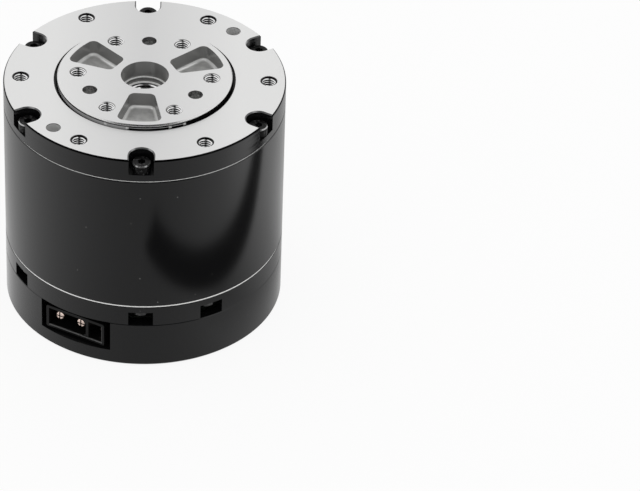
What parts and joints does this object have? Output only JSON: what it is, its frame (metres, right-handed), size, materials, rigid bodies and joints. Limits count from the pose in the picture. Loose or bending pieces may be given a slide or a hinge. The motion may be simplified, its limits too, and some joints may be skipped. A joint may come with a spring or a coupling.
{
  "type": "robot joint actuator",
  "caption": "Round geared robot joint actuator: black housing, pale end ring with a turning output flange, and a power and signal socket in its rear cover.",
  "frame": {"origin": "centre of the rear face, on the output axis", "axes": "+Z along the output axis towards the output flange; -Y is the side seen first in the picture, with a front screw notch in its middle and the socket to its left"},
  "size_m": [0.057, 0.057, 0.0521],
  "materials": {
    "machined_aluminium": "fine machined and clear anodised, its outer side black",
    "black_anodised": "smooth satin black anodised",
    "thread_steel": "bright wire thread",
    "black_screw_steel": "black oxide",
    "socket_plastic": "fine moulded",
    "contact_brass": "gold plated",
    "circuit_board": "solder mask",
    "chip_plastic": "moulded",
    "capacitor_can": "drawn can",
    "lamination_steel": "stacked sheet",
    "winding_copper": "enamelled wire",
    "bearing_steel": "ground",
    "cage_plastic": "moulded",
    "plain_steel": "turned",
    "magnet_nickel": "nickel plated",
    "gear_steel": "hobbed and oiled",
    "seal_rubber": "moulded"
  },
  "bodies": {
    "housing": {"front_housing": "machined_aluminium", "motor_housing": "black_anodised", "rear_housing": "black_anodised", "rear_cover": "black_anodised", "housing_thread_inserts": "thread_steel", "front_screws": "black_screw_steel", "rear_screws": "black_screw_steel", "cover_screws": "black_screw_steel", "socket_shell": "socket_plastic", "socket_power_pins": "contact_brass", "socket_signal_pins": "contact_brass", "driver_board": "circuit_board", "encoder_chip": "chip_plastic", "processor_chip": "chip_plastic", "power_transistors": "chip_plastic", "bus_capacitors": "capacitor_can", "stator_core": "lamination_steel", "stator_windings": "winding_copper", "phase_leads": "winding_copper", "rotor_bearing_outer_races": "bearing_steel", "output_bearing_outer_race": "bearing_steel", "rotor_bearing_spacer": "plain_steel", "bearing_preload_ring": "plain_steel", "grease_shield": "plain_steel", "retaining_ring": "plain_steel", "ring_gear": "gear_steel", "output_seal": "seal_rubber"},
    "rotor": {"rotor_bell": "plain_steel", "rotor_magnets": "magnet_nickel", "rotor_shaft": "gear_steel", "encoder_magnet": "magnet_nickel", "sun_gear_1": "gear_steel", "rotor_bearing_inner_races": "bearing_steel"},
    "stage1": {"stage1_carrier": "gear_steel", "stage1_pins": "gear_steel", "sun_gear_2": "gear_steel"},
    "output": {"output_flange": "machined_aluminium", "centre_thread": "thread_steel", "flange_thread_inserts": "thread_steel", "stage2_carrier_plate": "gear_steel", "stage2_pins": "gear_steel", "output_bearing_inner_race": "bearing_steel"},
    "output_bearing_rollers": {"output_bearing_balls": "bearing_steel", "output_bearing_cage": "cage_plastic"},
    "rotor_bearing_rollers": {"rotor_bearing_balls": "bearing_steel"},
    "planet_1_1": {"planet_gear_1_1": "gear_steel"},
    "planet_1_2": {"planet_gear_1_2": "gear_steel"},
    "planet_1_3": {"planet_gear_1_3": "gear_steel"},
    "planet_2_1": {"planet_gear_2_1": "gear_steel"},
    "planet_2_2": {"planet_gear_2_2": "gear_steel"},
    "planet_2_3": {"planet_gear_2_3": "gear_steel"}
  },
  "joints": [
    {"name": "rotor_spin", "type": "hinge", "parent": "housing", "child": "rotor", "pos_m": [0, 0, 0.02], "axis": [0, 0, 1], "continuous": true},
    {"name": "stage1_spin", "type": "hinge", "parent": "housing", "child": "stage1", "pos_m": [0, 0, 0.035], "axis": [0, 0, 1], "continuous": true},
    {"name": "output_spin", "type": "hinge", "parent": "housing", "child": "output", "pos_m": [0, 0, 0.05], "axis": [0, 0, 1], "continuous": true},
    {"name": "output_bearing_roll", "type": "hinge", "parent": "housing", "child": "output_bearing_rollers", "pos_m": [0, 0, 0.0439], "axis": [0, 0, 1], "continuous": true},
    {"name": "rotor_bearing_roll", "type": "hinge", "parent": "housing", "child": "rotor_bearing_rollers", "pos_m": [0, 0, 0.0195], "axis": [0, 0, 1], "continuous": true},
    {"name": "planet_1_1_spin", "type": "hinge", "parent": "stage1", "child": "planet_1_1", "pos_m": [0.01091, 0.0063, 0.0315], "axis": [0, 0, 1], "continuous": true},
    {"name": "planet_1_2_spin", "type": "hinge", "parent": "stage1", "child": "planet_1_2", "pos_m": [-0.01091, 0.0063, 0.0315], "axis": [0, 0, 1], "continuous": true},
    {"name": "planet_1_3_spin", "type": "hinge", "parent": "stage1", "child": "planet_1_3", "pos_m": [0, -0.0126, 0.0315], "axis": [0, 0, 1], "continuous": true},
    {"name": "planet_2_1_spin", "type": "hinge", "parent": "output", "child": "planet_2_1", "pos_m": [0.00062, 0.01259, 0.038], "axis": [0, 0, 1], "continuous": true},
    {"name": "planet_2_2_spin", "type": "hinge", "parent": "output", "child": "planet_2_2", "pos_m": [-0.01121, -0.00576, 0.038], "axis": [0, 0, 1], "continuous": true},
    {"name": "planet_2_3_spin", "type": "hinge", "parent": "output", "child": "planet_2_3", "pos_m": [0.01059, -0.00683, 0.038], "axis": [0, 0, 1], "continuous": true}
  ],
  "couplings": [
    {"joint": "stage1_spin", "follows": "rotor_spin", "ratio": 0.16667},
    {"joint": "output_spin", "follows": "rotor_spin", "ratio": 0.027778},
    {"joint": "output_bearing_roll", "follows": "rotor_spin", "ratio": 0.012731},
    {"joint": "rotor_bearing_roll", "follows": "rotor_spin", "ratio": 0.40625},
    {"joint": "planet_1_1_spin", "follows": "rotor_spin", "ratio": -0.41667},
    {"joint": "planet_1_2_spin", "follows": "rotor_spin", "ratio": -0.41667},
    {"joint": "planet_1_3_spin", "follows": "rotor_spin", "ratio": -0.41667},
    {"joint": "planet_2_1_spin", "follows": "rotor_spin", "ratio": -0.069444},
    {"joint": "planet_2_2_spin", "follows": "rotor_spin", "ratio": -0.069444},
    {"joint": "planet_2_3_spin", "follows": "rotor_spin", "ratio": -0.069444}
  ]
}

__OBJECTIVE__
Repeat the material above exactly.

__ANSWER TO THE EXERCISE__
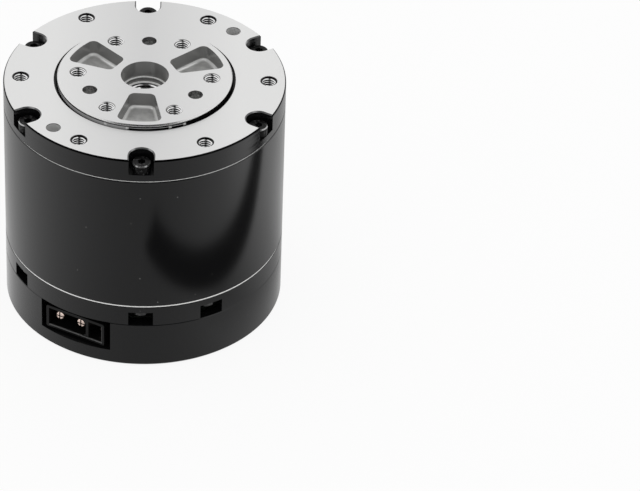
What parts and joints does this object have? Output only JSON: what it is, its frame (metres, right-handed), size, materials, rigid bodies and joints. Limits count from the pose in the picture. Loose or bending pieces may be given a slide or a hinge. The motion may be simplified, its limits too, and some joints may be skipped. A joint may come with a spring or a coupling.
{
  "type": "robot joint actuator",
  "caption": "Round geared robot joint actuator: black housing, pale end ring with a turning output flange, and a power and signal socket in its rear cover.",
  "frame": {"origin": "centre of the rear face, on the output axis", "axes": "+Z along the output axis towards the output flange; -Y is the side seen first in the picture, with a front screw notch in its middle and the socket to its left"},
  "size_m": [0.057, 0.057, 0.0521],
  "materials": {
    "machined_aluminium": "fine machined and clear anodised, its outer side black",
    "black_anodised": "smooth satin black anodised",
    "thread_steel": "bright wire thread",
    "black_screw_steel": "black oxide",
    "socket_plastic": "fine moulded",
    "contact_brass": "gold plated",
    "circuit_board": "solder mask",
    "chip_plastic": "moulded",
    "capacitor_can": "drawn can",
    "lamination_steel": "stacked sheet",
    "winding_copper": "enamelled wire",
    "bearing_steel": "ground",
    "cage_plastic": "moulded",
    "plain_steel": "turned",
    "magnet_nickel": "nickel plated",
    "gear_steel": "hobbed and oiled",
    "seal_rubber": "moulded"
  },
  "bodies": {
    "housing": {"front_housing": "machined_aluminium", "motor_housing": "black_anodised", "rear_housing": "black_anodised", "rear_cover": "black_anodised", "housing_thread_inserts": "thread_steel", "front_screws": "black_screw_steel", "rear_screws": "black_screw_steel", "cover_screws": "black_screw_steel", "socket_shell": "socket_plastic", "socket_power_pins": "contact_brass", "socket_signal_pins": "contact_brass", "driver_board": "circuit_board", "encoder_chip": "chip_plastic", "processor_chip": "chip_plastic", "power_transistors": "chip_plastic", "bus_capacitors": "capacitor_can", "stator_core": "lamination_steel", "stator_windings": "winding_copper", "phase_leads": "winding_copper", "rotor_bearing_outer_races": "bearing_steel", "output_bearing_outer_race": "bearing_steel", "rotor_bearing_spacer": "plain_steel", "bearing_preload_ring": "plain_steel", "grease_shield": "plain_steel", "retaining_ring": "plain_steel", "ring_gear": "gear_steel", "output_seal": "seal_rubber"},
    "rotor": {"rotor_bell": "plain_steel", "rotor_magnets": "magnet_nickel", "rotor_shaft": "gear_steel", "encoder_magnet": "magnet_nickel", "sun_gear_1": "gear_steel", "rotor_bearing_inner_races": "bearing_steel"},
    "stage1": {"stage1_carrier": "gear_steel", "stage1_pins": "gear_steel", "sun_gear_2": "gear_steel"},
    "output": {"output_flange": "machined_aluminium", "centre_thread": "thread_steel", "flange_thread_inserts": "thread_steel", "stage2_carrier_plate": "gear_steel", "stage2_pins": "gear_steel", "output_bearing_inner_race": "bearing_steel"},
    "output_bearing_rollers": {"output_bearing_balls": "bearing_steel", "output_bearing_cage": "cage_plastic"},
    "rotor_bearing_rollers": {"rotor_bearing_balls": "bearing_steel"},
    "planet_1_1": {"planet_gear_1_1": "gear_steel"},
    "planet_1_2": {"planet_gear_1_2": "gear_steel"},
    "planet_1_3": {"planet_gear_1_3": "gear_steel"},
    "planet_2_1": {"planet_gear_2_1": "gear_steel"},
    "planet_2_2": {"planet_gear_2_2": "gear_steel"},
    "planet_2_3": {"planet_gear_2_3": "gear_steel"}
  },
  "joints": [
    {"name": "rotor_spin", "type": "hinge", "parent": "housing", "child": "rotor", "pos_m": [0, 0, 0.02], "axis": [0, 0, 1], "continuous": true},
    {"name": "stage1_spin", "type": "hinge", "parent": "housing", "child": "stage1", "pos_m": [0, 0, 0.035], "axis": [0, 0, 1], "continuous": true},
    {"name": "output_spin", "type": "hinge", "parent": "housing", "child": "output", "pos_m": [0, 0, 0.05], "axis": [0, 0, 1], "continuous": true},
    {"name": "output_bearing_roll", "type": "hinge", "parent": "housing", "child": "output_bearing_rollers", "pos_m": [0, 0, 0.0439], "axis": [0, 0, 1], "continuous": true},
    {"name": "rotor_bearing_roll", "type": "hinge", "parent": "housing", "child": "rotor_bearing_rollers", "pos_m": [0, 0, 0.0195], "axis": [0, 0, 1], "continuous": true},
    {"name": "planet_1_1_spin", "type": "hinge", "parent": "stage1", "child": "planet_1_1", "pos_m": [0.01091, 0.0063, 0.0315], "axis": [0, 0, 1], "continuous": true},
    {"name": "planet_1_2_spin", "type": "hinge", "parent": "stage1", "child": "planet_1_2", "pos_m": [-0.01091, 0.0063, 0.0315], "axis": [0, 0, 1], "continuous": true},
    {"name": "planet_1_3_spin", "type": "hinge", "parent": "stage1", "child": "planet_1_3", "pos_m": [0, -0.0126, 0.0315], "axis": [0, 0, 1], "continuous": true},
    {"name": "planet_2_1_spin", "type": "hinge", "parent": "output", "child": "planet_2_1", "pos_m": [0.00062, 0.01259, 0.038], "axis": [0, 0, 1], "continuous": true},
    {"name": "planet_2_2_spin", "type": "hinge", "parent": "output", "child": "planet_2_2", "pos_m": [-0.01121, -0.00576, 0.038], "axis": [0, 0, 1], "continuous": true},
    {"name": "planet_2_3_spin", "type": "hinge", "parent": "output", "child": "planet_2_3", "pos_m": [0.01059, -0.00683, 0.038], "axis": [0, 0, 1], "continuous": true}
  ],
  "couplings": [
    {"joint": "stage1_spin", "follows": "rotor_spin", "ratio": 0.16667},
    {"joint": "output_spin", "follows": "rotor_spin", "ratio": 0.027778},
    {"joint": "output_bearing_roll", "follows": "rotor_spin", "ratio": 0.012731},
    {"joint": "rotor_bearing_roll", "follows": "rotor_spin", "ratio": 0.40625},
    {"joint": "planet_1_1_spin", "follows": "rotor_spin", "ratio": -0.41667},
    {"joint": "planet_1_2_spin", "follows": "rotor_spin", "ratio": -0.41667},
    {"joint": "planet_1_3_spin", "follows": "rotor_spin", "ratio": -0.41667},
    {"joint": "planet_2_1_spin", "follows": "rotor_spin", "ratio": -0.069444},
    {"joint": "planet_2_2_spin", "follows": "rotor_spin", "ratio": -0.069444},
    {"joint": "planet_2_3_spin", "follows": "rotor_spin", "ratio": -0.069444}
  ]
}